Spinal and spinal cord tumors are often overlooked because they are not common and their symptoms resemble those of more common conditions. However, the earlier you tell your doctor about your symptoms, get a diagnosis, and start treatment, the better your outcome is likely to be.
What is spinal and spinal cord tumors?
A spinal tumor is an abnormal mass of tissue within or surrounding the spinal cord and/or spinal column. These cells grow and multiply uncontrollably. Spinal tumors can be benign (non-cancerous) or malignant (cancerous). Primary tumors originate in the spine or spinal cord, and metastatic or secondary tumors result from cancer spreading from another site to the spine.

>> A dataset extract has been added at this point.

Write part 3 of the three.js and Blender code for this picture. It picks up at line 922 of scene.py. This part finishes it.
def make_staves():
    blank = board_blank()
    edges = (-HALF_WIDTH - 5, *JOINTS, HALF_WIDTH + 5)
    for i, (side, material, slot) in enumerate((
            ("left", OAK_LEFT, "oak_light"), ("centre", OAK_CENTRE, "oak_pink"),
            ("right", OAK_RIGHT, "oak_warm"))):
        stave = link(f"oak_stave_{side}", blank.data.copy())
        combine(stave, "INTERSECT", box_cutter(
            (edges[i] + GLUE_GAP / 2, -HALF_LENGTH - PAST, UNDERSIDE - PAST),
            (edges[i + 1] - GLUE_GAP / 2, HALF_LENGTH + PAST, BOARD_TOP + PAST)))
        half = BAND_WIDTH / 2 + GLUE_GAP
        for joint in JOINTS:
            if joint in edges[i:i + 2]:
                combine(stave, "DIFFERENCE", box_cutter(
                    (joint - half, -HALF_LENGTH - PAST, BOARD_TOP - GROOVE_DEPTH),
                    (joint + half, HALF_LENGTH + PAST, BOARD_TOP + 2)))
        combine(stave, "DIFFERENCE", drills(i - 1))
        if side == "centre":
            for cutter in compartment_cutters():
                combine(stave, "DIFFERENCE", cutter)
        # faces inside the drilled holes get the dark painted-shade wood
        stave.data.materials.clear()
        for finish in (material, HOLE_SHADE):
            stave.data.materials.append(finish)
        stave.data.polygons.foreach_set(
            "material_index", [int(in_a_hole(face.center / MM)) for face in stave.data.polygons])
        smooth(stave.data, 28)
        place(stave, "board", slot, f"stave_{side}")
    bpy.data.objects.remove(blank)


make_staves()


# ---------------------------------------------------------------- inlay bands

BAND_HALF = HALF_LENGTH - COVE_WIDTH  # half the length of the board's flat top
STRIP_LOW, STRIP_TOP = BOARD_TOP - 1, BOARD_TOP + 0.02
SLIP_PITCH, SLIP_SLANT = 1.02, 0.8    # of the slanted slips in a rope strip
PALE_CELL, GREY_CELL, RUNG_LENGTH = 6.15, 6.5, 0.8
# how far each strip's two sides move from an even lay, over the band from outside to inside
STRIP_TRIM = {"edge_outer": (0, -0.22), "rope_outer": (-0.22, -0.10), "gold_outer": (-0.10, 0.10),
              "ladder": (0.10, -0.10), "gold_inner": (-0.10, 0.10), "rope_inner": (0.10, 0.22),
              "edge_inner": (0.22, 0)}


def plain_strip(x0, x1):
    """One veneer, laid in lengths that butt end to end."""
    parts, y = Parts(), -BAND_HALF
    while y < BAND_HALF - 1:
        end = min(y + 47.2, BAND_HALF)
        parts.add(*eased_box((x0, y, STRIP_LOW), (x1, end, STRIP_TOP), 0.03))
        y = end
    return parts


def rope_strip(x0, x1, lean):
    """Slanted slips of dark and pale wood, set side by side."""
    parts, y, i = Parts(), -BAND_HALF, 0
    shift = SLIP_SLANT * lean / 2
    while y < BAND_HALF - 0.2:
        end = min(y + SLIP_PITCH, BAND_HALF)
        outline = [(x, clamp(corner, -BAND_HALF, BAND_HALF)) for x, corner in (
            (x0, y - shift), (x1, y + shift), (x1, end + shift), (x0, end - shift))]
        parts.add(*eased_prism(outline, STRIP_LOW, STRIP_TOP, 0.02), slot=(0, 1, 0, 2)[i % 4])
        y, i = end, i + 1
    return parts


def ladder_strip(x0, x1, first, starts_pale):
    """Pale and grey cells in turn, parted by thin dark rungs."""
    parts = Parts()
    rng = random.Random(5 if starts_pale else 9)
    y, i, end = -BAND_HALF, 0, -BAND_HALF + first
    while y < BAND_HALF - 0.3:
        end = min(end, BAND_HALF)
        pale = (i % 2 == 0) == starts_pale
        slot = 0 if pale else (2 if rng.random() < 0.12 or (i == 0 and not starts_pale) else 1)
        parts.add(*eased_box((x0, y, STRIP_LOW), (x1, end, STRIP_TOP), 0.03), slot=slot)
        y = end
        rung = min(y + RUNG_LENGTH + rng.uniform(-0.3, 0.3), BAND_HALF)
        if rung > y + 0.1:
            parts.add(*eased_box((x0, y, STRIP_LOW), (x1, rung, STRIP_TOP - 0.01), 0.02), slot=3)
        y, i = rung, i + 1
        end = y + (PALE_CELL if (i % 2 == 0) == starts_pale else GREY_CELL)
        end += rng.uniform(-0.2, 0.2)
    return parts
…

A spinal tumor is a growth that develops within your spinal canal or within the bones of your spine. A spinal cord tumor, also called an intradural tumor, is a spinal tumor that that begins within the spinal cord or the covering of the spinal cord (dura). The spinal column is the most common site for bone metastasis (metastatic spinal tumor). Common primary cancers that spread to the spine are lung, breast and prostate.
Not just back pain!
Symptoms of spinal and spinal cord tumors may be overlooked, because their symptoms resemble those of more-common conditions. Spinal and spinal cord tumors can cause different signs and symptoms, especially as tumors grow. Back pain is a common early symptom. If the pain does not go away after a while, you should seek an immediate medical attention.
Signs and symptoms of spinal and spinal cord tumors may include:
- Back pain – off and on, chronic
- Back pain, often radiating to other parts of your body
– Cervical spine level: neck pain, numbness or weakness radiating down your arm and hand, loss of bladder or bowel control (if severe)
– Thoracic spine level: pain in middle back region, tingling/numbness in the middle back and in areas where the affected nerve travels, loss of bladder or bowel control (if severe)
– Lumbar spine level: pain in the lower back, pain radiating to one or both legs, loss of bladder or bowel control (if severe)
- Other abnormal symptoms – weight loss, fever, anorexia
- Back pain that is worse at night, pain at the site of the tumor due to tumor growth
- The pain is not getting better when the patient receives medication. Spinal tumors progress at different rates depending on the type of tumor. If the tumor grows slowly, it can take several years to cause symptoms. If the tumor is fast-growing, the patient will have severe pain and loss of bowel or bladder control.
Metastatic spinal tumor
A spinal tumor can be a primary tumor, which means the cancer started in the spine, or secondary, which means the cancer started in other organs and spread to the spine. Most of the time, tumors in the spinal cord (intramedullary tumors) are primary tumors. Other cancers in the body can spread to the vertebral bodies or areas around the spinal cord and cause symptoms as well. Common primary cancers that spread to the spine are lung, breast, prostate, and hematologic cancers. Therefore, patients with these cancers should be monitored closely for bone metastasis.
Early diagnosis and treatment can save your life
Patients who have symptoms that are suspicious for a spinal tumor should be comprehensively evaluated by a physician. Evaluation includes a complete medical history, a physical and neurological examination, and a radiographic study of the spine. With technological advancement, the doctor can identify whether a tumor is benign or malignant and select the individualized treatment for each patient.
Moreover, MRI and CT-scan are useful diagnostic tools in order to identify the spinal structure and the lesion. If there is a tumor, the doctor will be able to remove it by a minimally invasive spine surgery (MISS). The new technique avoids significant damage to the muscles surrounding the spine. Typically, this results in less pain after surgery and a faster recovery.
If a patient has an unstable spine (the integrity of the spinal column has been compromised) due to tumor growth, the doctor can perform minimally invasive spine surgery using O-Arm and spinal navigator. The navigator’s high quality, versatile imaging provides the information the surgeon need to guide clinical decision making. It also provides additional information in challenging procedures. This reduces complications, nerve damage, pain, and recovery time.
For a patient with cancerous tumor, tumor removal by surgery (early stage), and palliative treatment (late stage) are the treatment options. But even with the latest technological advances in surgery, not all tumors can be totally removed. When the tumor cannot be removed completely, surgery may be followed by radiation therapy or chemotherapy or both. Palliative treatment may also be offered in order to increase the patient’s quality of life.
Although spinal and spinal cord tumor are rare (<1%), these conditions should not be overlooked. If you have chronic back pain or back pain with other abnormal symptoms, you should seek a medical attention immediately.